The Deutsche Bank building (Deutsche Bank am Domshof) on Domshof Square in the centre of Bremen, Germany, was completed in 1891 in a Historicist style by the architects Wilhelm Martens and Friedrich Wilhelm Rauschenberg.

==History and architecture==
The imposing building located at No. 25 Domshof was designed by Wilhelm Martens (1842–1910) from Berlin and the Bremen architect Friedrich Wilhelm Rauschenberg (1853–1935). The building was for the Deutsche Bank which had been founded in 1870 in Berlin with a major aim of supporting foreign trade with Germany. The bank's building is built in red sandstone from the Main Valley in a currently popular Historicist style derived from Italian 16th-century practice, in which colossal Ionic pilasters link two main floors above a high rusticated basement storey; the expanded central entrance bay is pedimented and the end bays are slightly emphasized and lightly projecting.

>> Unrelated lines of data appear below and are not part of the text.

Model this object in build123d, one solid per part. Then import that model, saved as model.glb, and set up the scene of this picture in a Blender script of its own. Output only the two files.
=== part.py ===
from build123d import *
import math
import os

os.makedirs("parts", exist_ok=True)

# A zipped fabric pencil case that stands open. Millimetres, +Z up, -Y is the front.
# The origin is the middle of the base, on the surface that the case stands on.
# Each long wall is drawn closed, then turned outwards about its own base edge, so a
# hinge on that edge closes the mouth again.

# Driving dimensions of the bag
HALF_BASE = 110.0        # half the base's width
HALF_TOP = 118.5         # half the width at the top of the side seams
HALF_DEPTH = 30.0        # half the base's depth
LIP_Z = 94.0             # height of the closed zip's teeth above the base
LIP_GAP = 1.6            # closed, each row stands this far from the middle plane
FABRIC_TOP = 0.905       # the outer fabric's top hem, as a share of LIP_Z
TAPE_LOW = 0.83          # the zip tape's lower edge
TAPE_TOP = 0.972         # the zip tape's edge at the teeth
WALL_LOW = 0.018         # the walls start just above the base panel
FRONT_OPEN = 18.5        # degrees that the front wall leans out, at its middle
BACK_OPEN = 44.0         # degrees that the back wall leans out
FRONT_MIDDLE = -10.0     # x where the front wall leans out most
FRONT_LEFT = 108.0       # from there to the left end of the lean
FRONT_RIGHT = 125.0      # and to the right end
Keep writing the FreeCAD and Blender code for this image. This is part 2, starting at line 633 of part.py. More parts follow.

Martens, the house architect of Deutsche Bank, Berlin, was considered a specialist in bank design. He also drew up plans for the Sparkasse building on Bremen's Am Brill which was completed in 1906. Rauchenberg, who above all was responsible for overseeing the actual construction of the building, is remembered for his many residential and commercial buildings in the city, mainly designed in the Neo-Renaissance style. The Deutsche Bank am Domshof has been a listed building since 1981.

In connection with the construction of the Domshof Passage from 1996 to 1999, the bank building was modernized by the Bremen architects Harm Haslob, Peter Hartlich and Jens Kruse. The passage is a shopping arcade with sixteen shops which allows visitors to travel to the Katherinenpassage which was built less than ten years before.

The building faces the Domshof, the market square, in Bremen and just in front of the bank is a sculpture based on a model of the world. Titled Unser Planet (Our Planet), it was made by the German sculptor Bernd Altenstein.